┌────────

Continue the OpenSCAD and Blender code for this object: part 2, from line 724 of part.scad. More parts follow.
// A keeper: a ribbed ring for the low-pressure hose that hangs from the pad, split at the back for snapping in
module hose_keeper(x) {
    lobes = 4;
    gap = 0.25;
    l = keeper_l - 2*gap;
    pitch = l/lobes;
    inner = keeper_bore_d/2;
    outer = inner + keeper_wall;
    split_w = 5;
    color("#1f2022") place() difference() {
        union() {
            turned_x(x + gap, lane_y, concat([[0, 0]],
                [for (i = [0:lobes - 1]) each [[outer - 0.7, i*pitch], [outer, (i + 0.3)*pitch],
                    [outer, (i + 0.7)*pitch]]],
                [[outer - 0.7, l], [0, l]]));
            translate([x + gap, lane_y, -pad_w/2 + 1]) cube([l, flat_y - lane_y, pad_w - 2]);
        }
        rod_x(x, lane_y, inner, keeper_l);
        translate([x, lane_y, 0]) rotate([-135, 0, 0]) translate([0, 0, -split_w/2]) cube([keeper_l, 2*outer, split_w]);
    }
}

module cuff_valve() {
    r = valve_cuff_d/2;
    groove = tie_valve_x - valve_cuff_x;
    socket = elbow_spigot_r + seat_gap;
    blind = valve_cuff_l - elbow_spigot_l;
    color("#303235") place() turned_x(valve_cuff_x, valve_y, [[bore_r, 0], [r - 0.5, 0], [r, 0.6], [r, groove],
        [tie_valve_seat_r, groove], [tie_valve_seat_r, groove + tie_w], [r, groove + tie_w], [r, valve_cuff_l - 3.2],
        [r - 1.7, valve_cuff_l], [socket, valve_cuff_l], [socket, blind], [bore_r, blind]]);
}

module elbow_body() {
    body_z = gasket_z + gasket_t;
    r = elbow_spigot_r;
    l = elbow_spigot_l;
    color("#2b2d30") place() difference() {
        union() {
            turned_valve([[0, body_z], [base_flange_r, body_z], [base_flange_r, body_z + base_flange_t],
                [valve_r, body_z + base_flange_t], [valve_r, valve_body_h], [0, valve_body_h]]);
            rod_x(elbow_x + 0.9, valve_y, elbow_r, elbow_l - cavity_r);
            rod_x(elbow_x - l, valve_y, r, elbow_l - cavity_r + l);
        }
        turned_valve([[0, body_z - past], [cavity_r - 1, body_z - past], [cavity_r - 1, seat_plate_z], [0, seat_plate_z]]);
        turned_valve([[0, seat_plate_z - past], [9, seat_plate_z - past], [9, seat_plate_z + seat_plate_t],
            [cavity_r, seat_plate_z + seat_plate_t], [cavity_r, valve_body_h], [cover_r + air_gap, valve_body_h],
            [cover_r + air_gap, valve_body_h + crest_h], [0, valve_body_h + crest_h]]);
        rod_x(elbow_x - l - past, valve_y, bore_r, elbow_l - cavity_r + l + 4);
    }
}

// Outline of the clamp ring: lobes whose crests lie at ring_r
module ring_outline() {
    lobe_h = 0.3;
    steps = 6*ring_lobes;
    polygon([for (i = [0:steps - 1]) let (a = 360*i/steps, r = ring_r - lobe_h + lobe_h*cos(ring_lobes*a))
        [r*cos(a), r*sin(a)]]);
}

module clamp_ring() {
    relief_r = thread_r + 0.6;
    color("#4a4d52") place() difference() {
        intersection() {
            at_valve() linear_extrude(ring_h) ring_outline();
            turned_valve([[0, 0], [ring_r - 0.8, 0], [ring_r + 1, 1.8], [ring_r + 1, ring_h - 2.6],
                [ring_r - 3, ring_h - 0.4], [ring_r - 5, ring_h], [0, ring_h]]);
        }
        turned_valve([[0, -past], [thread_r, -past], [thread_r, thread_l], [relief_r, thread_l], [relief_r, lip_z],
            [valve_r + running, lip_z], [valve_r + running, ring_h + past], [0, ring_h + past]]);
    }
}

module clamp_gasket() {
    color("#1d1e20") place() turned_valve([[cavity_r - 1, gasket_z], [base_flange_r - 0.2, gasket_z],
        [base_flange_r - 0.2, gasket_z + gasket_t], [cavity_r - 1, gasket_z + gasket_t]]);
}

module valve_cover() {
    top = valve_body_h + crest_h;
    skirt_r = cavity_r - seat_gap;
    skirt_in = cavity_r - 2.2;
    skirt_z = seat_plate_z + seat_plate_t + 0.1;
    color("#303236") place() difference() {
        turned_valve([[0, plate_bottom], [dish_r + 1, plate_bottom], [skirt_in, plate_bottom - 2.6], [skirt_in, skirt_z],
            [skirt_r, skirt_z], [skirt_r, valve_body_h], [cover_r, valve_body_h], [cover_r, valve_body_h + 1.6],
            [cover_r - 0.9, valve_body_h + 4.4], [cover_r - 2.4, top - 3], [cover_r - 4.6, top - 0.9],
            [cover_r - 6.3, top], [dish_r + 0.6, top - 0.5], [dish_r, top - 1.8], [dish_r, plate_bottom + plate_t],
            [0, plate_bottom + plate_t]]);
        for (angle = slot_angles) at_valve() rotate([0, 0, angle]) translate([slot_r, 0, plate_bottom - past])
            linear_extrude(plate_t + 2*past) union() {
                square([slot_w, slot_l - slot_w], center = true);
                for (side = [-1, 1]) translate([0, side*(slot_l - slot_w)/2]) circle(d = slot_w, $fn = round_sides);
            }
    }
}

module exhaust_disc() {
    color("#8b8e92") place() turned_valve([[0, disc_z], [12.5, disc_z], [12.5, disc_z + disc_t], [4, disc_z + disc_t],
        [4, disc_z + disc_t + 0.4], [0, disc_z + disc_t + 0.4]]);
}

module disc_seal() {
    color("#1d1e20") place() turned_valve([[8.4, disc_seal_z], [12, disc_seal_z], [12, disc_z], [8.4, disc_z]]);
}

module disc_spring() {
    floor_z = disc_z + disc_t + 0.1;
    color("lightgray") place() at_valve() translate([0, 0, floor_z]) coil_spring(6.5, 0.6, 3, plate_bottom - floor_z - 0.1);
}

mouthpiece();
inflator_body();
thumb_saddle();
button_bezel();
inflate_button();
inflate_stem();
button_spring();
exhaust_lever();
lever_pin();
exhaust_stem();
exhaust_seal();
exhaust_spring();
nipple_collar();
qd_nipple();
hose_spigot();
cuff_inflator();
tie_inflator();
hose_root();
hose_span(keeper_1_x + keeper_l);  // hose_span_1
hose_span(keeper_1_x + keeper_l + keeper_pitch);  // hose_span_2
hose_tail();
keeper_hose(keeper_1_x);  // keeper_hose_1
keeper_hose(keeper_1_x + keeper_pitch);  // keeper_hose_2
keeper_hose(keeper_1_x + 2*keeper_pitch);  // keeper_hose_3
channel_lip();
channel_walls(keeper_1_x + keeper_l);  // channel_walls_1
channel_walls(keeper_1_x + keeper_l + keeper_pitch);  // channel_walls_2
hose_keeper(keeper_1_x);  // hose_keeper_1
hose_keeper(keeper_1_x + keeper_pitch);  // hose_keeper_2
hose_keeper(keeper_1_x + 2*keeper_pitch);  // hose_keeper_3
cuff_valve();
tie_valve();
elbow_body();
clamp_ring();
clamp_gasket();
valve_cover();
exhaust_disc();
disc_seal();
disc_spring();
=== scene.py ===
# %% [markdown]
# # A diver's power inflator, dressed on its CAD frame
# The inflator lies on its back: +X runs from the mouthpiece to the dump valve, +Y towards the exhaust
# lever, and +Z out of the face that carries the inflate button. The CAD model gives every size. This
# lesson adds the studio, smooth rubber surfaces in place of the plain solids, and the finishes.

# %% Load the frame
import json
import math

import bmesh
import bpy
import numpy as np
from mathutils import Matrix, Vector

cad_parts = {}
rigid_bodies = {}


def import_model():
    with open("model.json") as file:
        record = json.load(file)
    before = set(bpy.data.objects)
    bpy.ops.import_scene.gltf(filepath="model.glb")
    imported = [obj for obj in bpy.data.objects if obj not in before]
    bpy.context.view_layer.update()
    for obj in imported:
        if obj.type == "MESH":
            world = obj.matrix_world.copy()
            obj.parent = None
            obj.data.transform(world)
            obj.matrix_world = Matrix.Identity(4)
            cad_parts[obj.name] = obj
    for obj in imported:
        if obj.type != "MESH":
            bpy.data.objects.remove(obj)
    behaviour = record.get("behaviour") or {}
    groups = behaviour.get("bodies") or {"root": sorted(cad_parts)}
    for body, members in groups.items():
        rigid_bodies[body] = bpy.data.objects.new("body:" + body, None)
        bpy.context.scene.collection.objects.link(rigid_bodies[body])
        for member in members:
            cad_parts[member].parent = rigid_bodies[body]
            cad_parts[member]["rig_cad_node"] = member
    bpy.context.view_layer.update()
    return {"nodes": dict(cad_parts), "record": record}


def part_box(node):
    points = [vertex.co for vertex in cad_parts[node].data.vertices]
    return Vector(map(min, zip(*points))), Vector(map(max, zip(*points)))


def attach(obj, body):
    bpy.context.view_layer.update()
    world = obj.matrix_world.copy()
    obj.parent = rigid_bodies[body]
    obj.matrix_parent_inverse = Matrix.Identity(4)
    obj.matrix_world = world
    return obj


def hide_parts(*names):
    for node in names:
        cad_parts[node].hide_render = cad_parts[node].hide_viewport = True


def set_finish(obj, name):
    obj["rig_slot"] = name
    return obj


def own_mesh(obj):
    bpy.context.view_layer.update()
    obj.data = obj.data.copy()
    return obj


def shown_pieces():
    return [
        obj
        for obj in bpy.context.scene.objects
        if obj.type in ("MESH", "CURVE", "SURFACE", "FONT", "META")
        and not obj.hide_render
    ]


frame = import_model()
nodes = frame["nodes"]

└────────
┌────────

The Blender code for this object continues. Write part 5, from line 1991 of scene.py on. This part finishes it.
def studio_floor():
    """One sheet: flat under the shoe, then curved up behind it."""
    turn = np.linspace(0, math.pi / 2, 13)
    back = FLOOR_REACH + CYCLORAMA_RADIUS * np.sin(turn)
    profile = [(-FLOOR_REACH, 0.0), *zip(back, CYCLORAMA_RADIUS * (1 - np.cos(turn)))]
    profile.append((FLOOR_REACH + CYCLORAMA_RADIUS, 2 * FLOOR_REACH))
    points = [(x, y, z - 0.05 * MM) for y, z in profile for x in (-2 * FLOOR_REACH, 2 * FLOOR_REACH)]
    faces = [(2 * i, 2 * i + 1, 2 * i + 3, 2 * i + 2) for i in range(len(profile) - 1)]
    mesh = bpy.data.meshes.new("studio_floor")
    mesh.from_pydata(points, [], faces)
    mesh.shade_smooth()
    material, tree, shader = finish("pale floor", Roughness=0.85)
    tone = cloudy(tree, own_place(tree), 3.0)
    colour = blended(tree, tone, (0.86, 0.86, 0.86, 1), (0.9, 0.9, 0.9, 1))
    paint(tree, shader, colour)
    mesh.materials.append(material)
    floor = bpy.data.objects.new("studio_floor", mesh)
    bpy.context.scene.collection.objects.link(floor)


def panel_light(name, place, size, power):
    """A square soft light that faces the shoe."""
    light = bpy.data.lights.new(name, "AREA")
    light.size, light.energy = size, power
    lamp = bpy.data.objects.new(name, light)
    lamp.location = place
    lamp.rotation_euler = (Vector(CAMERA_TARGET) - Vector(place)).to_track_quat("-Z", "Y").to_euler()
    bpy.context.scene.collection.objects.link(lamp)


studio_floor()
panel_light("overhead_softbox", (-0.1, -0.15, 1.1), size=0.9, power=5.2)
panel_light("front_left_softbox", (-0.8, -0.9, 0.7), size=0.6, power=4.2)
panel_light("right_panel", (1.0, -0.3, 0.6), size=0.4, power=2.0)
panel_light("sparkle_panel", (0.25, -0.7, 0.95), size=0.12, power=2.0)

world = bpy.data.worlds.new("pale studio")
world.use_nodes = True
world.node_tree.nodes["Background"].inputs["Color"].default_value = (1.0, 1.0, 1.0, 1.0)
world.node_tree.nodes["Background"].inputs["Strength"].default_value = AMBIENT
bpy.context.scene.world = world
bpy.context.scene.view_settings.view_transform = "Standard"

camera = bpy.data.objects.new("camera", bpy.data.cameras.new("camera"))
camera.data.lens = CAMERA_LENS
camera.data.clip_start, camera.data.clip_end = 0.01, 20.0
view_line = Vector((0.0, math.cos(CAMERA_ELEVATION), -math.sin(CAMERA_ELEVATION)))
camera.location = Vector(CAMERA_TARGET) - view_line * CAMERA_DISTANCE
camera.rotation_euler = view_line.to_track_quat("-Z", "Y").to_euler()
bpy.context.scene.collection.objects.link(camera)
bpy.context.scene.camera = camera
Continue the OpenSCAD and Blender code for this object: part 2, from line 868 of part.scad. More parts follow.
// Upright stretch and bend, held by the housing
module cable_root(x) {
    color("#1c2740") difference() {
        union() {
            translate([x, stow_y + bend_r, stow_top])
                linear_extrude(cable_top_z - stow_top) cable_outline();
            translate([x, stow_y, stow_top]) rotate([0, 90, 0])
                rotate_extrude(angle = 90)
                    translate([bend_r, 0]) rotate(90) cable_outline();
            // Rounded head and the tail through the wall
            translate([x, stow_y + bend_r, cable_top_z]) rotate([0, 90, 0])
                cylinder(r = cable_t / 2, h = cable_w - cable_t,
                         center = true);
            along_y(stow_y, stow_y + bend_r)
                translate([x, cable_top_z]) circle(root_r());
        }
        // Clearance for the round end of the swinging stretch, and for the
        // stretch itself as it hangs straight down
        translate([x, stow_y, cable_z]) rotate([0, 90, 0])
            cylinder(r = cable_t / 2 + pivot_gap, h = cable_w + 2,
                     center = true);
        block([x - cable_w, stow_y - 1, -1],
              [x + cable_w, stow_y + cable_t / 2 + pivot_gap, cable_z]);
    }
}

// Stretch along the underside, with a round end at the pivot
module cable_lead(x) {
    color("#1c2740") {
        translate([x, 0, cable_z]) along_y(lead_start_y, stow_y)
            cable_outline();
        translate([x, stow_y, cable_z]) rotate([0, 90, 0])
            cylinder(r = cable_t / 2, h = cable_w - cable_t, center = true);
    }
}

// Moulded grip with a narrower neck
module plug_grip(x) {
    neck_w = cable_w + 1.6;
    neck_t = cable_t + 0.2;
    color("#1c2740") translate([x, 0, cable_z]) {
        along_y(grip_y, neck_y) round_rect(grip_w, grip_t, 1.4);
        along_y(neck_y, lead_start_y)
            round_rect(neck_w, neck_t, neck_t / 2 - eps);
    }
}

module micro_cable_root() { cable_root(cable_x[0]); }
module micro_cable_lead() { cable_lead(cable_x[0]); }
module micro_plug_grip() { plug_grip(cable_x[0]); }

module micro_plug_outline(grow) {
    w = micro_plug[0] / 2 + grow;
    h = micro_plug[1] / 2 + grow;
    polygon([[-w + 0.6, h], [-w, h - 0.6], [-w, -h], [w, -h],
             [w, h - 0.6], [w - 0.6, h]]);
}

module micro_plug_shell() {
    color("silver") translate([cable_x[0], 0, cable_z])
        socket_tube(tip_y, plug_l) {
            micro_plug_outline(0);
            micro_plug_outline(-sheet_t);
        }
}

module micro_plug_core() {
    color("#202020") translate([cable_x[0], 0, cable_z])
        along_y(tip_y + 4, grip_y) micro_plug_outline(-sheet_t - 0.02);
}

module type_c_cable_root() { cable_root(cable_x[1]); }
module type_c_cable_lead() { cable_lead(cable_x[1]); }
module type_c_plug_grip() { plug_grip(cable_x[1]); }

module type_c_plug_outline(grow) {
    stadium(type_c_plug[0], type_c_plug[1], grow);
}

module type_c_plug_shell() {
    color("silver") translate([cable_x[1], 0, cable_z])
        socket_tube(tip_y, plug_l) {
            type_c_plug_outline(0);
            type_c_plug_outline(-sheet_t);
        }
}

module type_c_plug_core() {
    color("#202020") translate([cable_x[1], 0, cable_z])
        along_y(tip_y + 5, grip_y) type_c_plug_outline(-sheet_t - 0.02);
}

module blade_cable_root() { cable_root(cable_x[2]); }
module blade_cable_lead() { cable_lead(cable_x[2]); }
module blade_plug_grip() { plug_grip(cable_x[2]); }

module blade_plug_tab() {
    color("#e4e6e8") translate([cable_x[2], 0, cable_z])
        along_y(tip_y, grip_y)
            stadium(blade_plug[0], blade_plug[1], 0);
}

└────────
┌────────

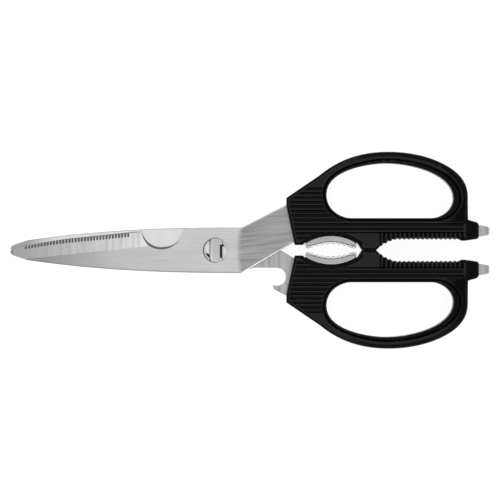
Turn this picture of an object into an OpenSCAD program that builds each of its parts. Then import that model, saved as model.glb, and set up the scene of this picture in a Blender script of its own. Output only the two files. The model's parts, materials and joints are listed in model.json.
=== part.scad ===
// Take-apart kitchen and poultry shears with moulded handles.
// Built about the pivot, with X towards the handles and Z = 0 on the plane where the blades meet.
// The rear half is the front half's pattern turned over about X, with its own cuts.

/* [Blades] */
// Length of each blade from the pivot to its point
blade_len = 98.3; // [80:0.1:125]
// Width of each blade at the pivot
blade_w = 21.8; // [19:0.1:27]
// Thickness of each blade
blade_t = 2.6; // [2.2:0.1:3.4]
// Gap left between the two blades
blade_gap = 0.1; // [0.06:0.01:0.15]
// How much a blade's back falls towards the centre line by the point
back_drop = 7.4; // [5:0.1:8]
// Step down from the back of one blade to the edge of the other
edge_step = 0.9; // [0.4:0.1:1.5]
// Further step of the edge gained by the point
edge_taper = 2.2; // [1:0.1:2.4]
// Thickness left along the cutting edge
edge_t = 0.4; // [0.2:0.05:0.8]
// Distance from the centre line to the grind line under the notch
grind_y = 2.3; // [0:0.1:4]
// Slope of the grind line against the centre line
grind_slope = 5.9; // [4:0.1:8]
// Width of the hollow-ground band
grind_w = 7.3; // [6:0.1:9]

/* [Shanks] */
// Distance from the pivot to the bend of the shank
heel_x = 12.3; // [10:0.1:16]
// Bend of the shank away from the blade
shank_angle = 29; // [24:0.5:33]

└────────

[Objective]: Copy exactly, and only, the lines from the one containing "lever_pin();" through the one containing "obj.data.transform(world)".

[Written solution]:
lever_pin();
exhaust_stem();
exhaust_seal();
exhaust_spring();
nipple_collar();
qd_nipple();
hose_spigot();
cuff_inflator();
tie_inflator();
hose_root();
hose_span(keeper_1_x + keeper_l);  // hose_span_1
hose_span(keeper_1_x + keeper_l + keeper_pitch);  // hose_span_2
hose_tail();
keeper_hose(keeper_1_x);  // keeper_hose_1
keeper_hose(keeper_1_x + keeper_pitch);  // keeper_hose_2
keeper_hose(keeper_1_x + 2*keeper_pitch);  // keeper_hose_3
channel_lip();
channel_walls(keeper_1_x + keeper_l);  // channel_walls_1
channel_walls(keeper_1_x + keeper_l + keeper_pitch);  // channel_walls_2
hose_keeper(keeper_1_x);  // hose_keeper_1
hose_keeper(keeper_1_x + keeper_pitch);  // hose_keeper_2
hose_keeper(keeper_1_x + 2*keeper_pitch);  // hose_keeper_3
cuff_valve();
tie_valve();
elbow_body();
clamp_ring();
clamp_gasket();
valve_cover();
exhaust_disc();
disc_seal();
disc_spring();
=== scene.py ===
# %% [markdown]
# # A diver's power inflator, dressed on its CAD frame
# The inflator lies on its back: +X runs from the mouthpiece to the dump valve, +Y towards the exhaust
# lever, and +Z out of the face that carries the inflate button. The CAD model gives every size. This
# lesson adds the studio, smooth rubber surfaces in place of the plain solids, and the finishes.

# %% Load the frame
import json
import math

import bmesh
import bpy
import numpy as np
from mathutils import Matrix, Vector

cad_parts = {}
rigid_bodies = {}


def import_model():
    with open("model.json") as file:
        record = json.load(file)
    before = set(bpy.data.objects)
    bpy.ops.import_scene.gltf(filepath="model.glb")
    imported = [obj for obj in bpy.data.objects if obj not in before]
    bpy.context.view_layer.update()
    for obj in imported:
        if obj.type == "MESH":
            world = obj.matrix_world.copy()
            obj.parent = None
            obj.data.transform(world)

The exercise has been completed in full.